*Written task*:
Write out exactly the lines between the line containing "beside the chips." and the line containing "obj.data.transform(world)", including both of those lines, and nothing more.

*Recorded data*:

++++++

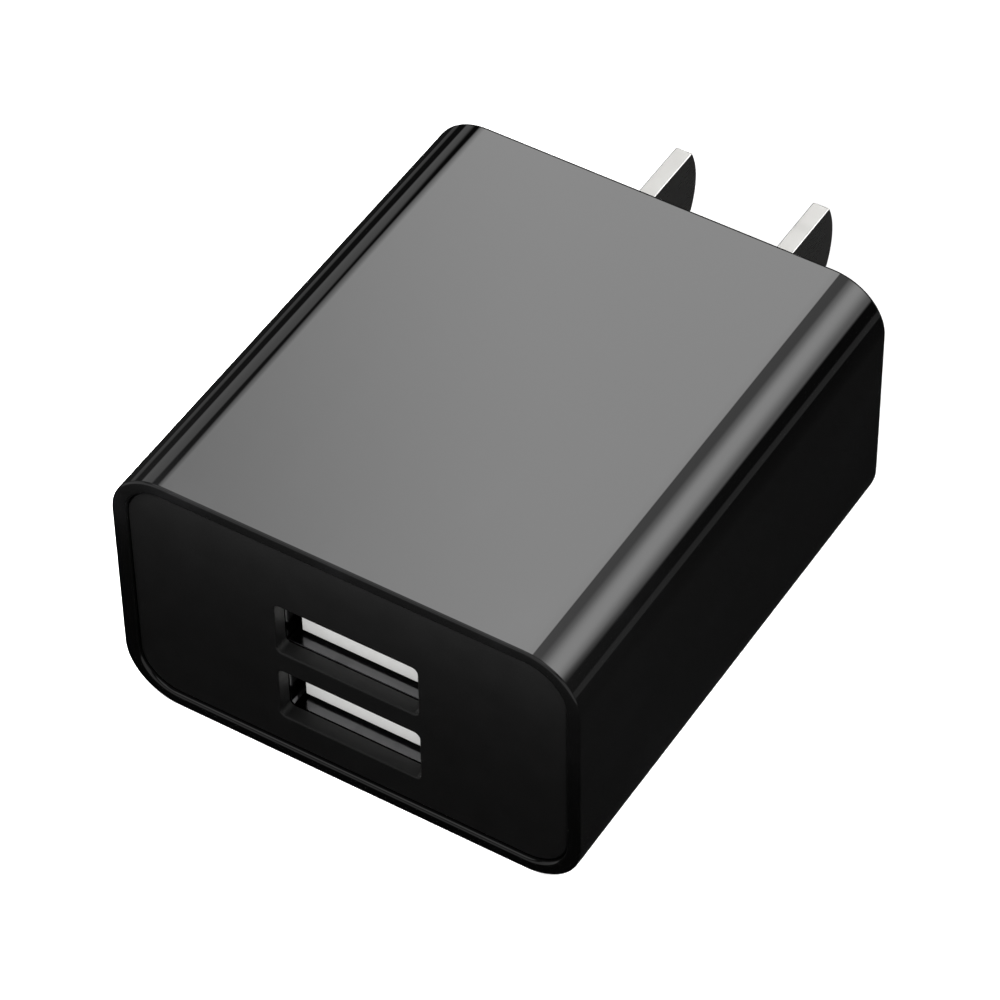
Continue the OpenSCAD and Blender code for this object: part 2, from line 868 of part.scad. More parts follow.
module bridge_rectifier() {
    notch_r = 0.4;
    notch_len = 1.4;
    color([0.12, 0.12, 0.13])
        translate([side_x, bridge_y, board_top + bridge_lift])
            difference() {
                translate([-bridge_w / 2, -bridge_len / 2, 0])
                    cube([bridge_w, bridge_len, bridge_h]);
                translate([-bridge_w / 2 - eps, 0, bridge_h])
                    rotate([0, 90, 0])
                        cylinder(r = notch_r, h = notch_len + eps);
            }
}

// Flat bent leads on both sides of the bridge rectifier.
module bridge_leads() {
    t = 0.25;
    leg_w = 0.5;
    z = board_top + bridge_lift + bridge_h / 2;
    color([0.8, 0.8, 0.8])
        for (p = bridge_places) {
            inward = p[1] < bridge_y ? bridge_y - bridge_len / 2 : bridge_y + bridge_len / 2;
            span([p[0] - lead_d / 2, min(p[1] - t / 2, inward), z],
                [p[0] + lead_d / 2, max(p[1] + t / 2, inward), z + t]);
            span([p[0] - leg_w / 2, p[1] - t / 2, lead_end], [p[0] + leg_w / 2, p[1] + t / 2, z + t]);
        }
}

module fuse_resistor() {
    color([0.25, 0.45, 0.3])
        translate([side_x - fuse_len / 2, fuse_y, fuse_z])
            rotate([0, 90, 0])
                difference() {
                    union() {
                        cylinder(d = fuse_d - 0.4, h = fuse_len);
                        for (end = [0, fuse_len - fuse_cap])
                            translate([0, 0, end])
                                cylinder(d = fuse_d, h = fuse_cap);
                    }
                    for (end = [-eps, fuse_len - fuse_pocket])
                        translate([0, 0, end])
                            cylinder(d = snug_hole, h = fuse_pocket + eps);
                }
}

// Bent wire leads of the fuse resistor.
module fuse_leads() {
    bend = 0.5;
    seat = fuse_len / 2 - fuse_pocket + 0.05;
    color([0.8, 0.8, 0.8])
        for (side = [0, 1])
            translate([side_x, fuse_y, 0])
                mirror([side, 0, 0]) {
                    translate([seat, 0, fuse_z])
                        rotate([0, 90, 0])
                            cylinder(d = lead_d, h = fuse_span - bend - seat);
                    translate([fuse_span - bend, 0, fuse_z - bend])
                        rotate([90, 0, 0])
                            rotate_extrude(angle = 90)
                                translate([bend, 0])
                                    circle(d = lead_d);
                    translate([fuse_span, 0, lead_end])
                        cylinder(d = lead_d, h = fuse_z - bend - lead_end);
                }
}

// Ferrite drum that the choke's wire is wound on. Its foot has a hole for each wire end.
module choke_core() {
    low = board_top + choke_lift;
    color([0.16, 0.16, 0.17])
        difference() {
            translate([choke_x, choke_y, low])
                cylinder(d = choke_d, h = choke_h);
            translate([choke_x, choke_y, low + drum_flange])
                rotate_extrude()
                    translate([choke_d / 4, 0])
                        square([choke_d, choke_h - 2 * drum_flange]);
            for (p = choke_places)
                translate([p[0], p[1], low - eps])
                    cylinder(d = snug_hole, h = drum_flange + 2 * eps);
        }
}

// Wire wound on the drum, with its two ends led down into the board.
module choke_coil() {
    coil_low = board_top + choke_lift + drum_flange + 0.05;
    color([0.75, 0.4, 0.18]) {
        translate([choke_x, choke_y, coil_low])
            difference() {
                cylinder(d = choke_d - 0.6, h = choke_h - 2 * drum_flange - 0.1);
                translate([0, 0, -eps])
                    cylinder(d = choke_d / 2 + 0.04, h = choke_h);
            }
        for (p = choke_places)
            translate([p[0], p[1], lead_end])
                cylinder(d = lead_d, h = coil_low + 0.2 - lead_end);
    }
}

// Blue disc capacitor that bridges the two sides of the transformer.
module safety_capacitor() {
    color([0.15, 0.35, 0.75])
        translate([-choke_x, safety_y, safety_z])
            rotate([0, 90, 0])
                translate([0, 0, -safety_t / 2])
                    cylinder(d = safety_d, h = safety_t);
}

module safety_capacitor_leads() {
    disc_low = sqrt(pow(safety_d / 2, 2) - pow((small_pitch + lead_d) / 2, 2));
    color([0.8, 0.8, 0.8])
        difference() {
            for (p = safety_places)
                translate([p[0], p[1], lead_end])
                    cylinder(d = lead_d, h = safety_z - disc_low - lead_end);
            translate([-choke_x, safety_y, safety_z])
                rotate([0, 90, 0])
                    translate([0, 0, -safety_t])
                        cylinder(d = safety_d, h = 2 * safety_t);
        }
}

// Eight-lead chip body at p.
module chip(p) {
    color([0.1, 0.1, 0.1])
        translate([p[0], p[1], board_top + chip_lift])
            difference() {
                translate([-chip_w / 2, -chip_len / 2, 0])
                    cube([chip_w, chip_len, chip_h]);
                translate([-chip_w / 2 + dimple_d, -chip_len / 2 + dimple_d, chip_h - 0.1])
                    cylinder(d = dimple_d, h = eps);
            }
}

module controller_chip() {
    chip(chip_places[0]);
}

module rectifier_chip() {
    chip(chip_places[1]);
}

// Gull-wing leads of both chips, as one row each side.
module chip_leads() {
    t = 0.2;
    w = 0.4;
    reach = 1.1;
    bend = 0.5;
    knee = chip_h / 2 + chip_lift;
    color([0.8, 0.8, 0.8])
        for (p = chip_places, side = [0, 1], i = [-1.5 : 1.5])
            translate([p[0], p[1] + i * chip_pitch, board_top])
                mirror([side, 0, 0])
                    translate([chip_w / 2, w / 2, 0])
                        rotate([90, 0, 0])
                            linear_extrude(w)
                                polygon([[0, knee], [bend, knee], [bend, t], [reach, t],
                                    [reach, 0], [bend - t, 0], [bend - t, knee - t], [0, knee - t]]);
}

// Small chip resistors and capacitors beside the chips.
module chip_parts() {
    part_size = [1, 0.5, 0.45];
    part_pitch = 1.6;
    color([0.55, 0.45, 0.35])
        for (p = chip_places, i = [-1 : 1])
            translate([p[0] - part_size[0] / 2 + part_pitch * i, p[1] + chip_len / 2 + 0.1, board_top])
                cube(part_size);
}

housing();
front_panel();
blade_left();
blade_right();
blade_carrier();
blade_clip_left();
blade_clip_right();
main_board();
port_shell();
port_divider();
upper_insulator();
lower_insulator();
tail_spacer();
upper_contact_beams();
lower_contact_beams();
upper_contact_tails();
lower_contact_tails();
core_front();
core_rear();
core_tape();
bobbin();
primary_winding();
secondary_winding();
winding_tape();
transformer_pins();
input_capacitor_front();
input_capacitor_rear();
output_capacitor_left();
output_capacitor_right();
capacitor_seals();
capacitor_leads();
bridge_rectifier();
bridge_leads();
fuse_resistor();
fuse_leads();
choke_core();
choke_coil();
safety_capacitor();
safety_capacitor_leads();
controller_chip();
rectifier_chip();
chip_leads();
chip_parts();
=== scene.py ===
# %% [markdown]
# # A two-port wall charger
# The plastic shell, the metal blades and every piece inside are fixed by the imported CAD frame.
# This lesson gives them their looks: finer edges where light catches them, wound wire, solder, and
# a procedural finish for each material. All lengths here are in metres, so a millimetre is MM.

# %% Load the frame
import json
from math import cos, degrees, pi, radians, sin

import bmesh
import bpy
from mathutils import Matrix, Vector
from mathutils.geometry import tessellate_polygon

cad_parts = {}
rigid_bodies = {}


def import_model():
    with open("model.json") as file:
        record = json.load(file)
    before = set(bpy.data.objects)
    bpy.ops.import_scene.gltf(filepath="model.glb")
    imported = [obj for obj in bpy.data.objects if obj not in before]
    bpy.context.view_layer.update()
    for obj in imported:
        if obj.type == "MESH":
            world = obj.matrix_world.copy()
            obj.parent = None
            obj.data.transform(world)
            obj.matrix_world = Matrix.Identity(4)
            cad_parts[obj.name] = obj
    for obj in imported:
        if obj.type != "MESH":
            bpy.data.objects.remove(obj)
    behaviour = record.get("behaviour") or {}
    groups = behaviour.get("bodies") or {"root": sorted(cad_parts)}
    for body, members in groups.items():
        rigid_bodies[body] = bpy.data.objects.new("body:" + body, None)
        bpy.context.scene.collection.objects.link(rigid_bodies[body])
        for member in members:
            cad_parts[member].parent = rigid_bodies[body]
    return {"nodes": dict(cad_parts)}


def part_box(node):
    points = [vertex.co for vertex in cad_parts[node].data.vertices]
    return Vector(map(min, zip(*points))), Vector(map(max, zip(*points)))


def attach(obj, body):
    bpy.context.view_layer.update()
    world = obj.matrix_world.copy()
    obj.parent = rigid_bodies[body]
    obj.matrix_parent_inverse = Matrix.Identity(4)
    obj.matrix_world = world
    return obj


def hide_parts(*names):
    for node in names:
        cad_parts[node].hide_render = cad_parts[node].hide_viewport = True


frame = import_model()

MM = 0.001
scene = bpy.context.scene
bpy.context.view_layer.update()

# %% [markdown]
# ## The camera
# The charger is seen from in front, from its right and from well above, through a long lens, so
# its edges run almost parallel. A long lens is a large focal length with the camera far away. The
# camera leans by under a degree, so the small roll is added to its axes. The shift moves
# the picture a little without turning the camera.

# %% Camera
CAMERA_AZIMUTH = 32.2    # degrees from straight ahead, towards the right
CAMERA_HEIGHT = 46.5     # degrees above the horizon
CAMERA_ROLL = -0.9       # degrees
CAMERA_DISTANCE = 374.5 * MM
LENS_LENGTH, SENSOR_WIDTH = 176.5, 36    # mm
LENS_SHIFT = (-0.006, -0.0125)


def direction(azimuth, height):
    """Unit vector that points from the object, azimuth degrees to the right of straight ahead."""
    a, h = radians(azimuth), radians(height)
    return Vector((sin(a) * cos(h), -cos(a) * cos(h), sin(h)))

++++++

*Output for this task*:
// Small chip resistors and capacitors beside the chips.
module chip_parts() {
    part_size = [1, 0.5, 0.45];
    part_pitch = 1.6;
    color([0.55, 0.45, 0.35])
        for (p = chip_places, i = [-1 : 1])
            translate([p[0] - part_size[0] / 2 + part_pitch * i, p[1] + chip_len / 2 + 0.1, board_top])
                cube(part_size);
}

housing();
front_panel();
blade_left();
blade_right();
blade_carrier();
blade_clip_left();
blade_clip_right();
main_board();
port_shell();
port_divider();
upper_insulator();
lower_insulator();
tail_spacer();
upper_contact_beams();
lower_contact_beams();
upper_contact_tails();
lower_contact_tails();
core_front();
core_rear();
core_tape();
bobbin();
primary_winding();
secondary_winding();
winding_tape();
transformer_pins();
input_capacitor_front();
input_capacitor_rear();
output_capacitor_left();
output_capacitor_right();
capacitor_seals();
capacitor_leads();
bridge_rectifier();
bridge_leads();
fuse_resistor();
fuse_leads();
choke_core();
choke_coil();
safety_capacitor();
safety_capacitor_leads();
controller_chip();
rectifier_chip();
chip_leads();
chip_parts();
=== scene.py ===
# %% [markdown]
# # A two-port wall charger
# The plastic shell, the metal blades and every piece inside are fixed by the imported CAD frame.
# This lesson gives them their looks: finer edges where light catches them, wound wire, solder, and
# a procedural finish for each material. All lengths here are in metres, so a millimetre is MM.

# %% Load the frame
import json
from math import cos, degrees, pi, radians, sin

import bmesh
import bpy
from mathutils import Matrix, Vector
from mathutils.geometry import tessellate_polygon

cad_parts = {}
rigid_bodies = {}


def import_model():
    with open("model.json") as file:
        record = json.load(file)
    before = set(bpy.data.objects)
    bpy.ops.import_scene.gltf(filepath="model.glb")
    imported = [obj for obj in bpy.data.objects if obj not in before]
    bpy.context.view_layer.update()
    for obj in imported:
        if obj.type == "MESH":
            world = obj.matrix_world.copy()
            obj.parent = None
            obj.data.transform(world)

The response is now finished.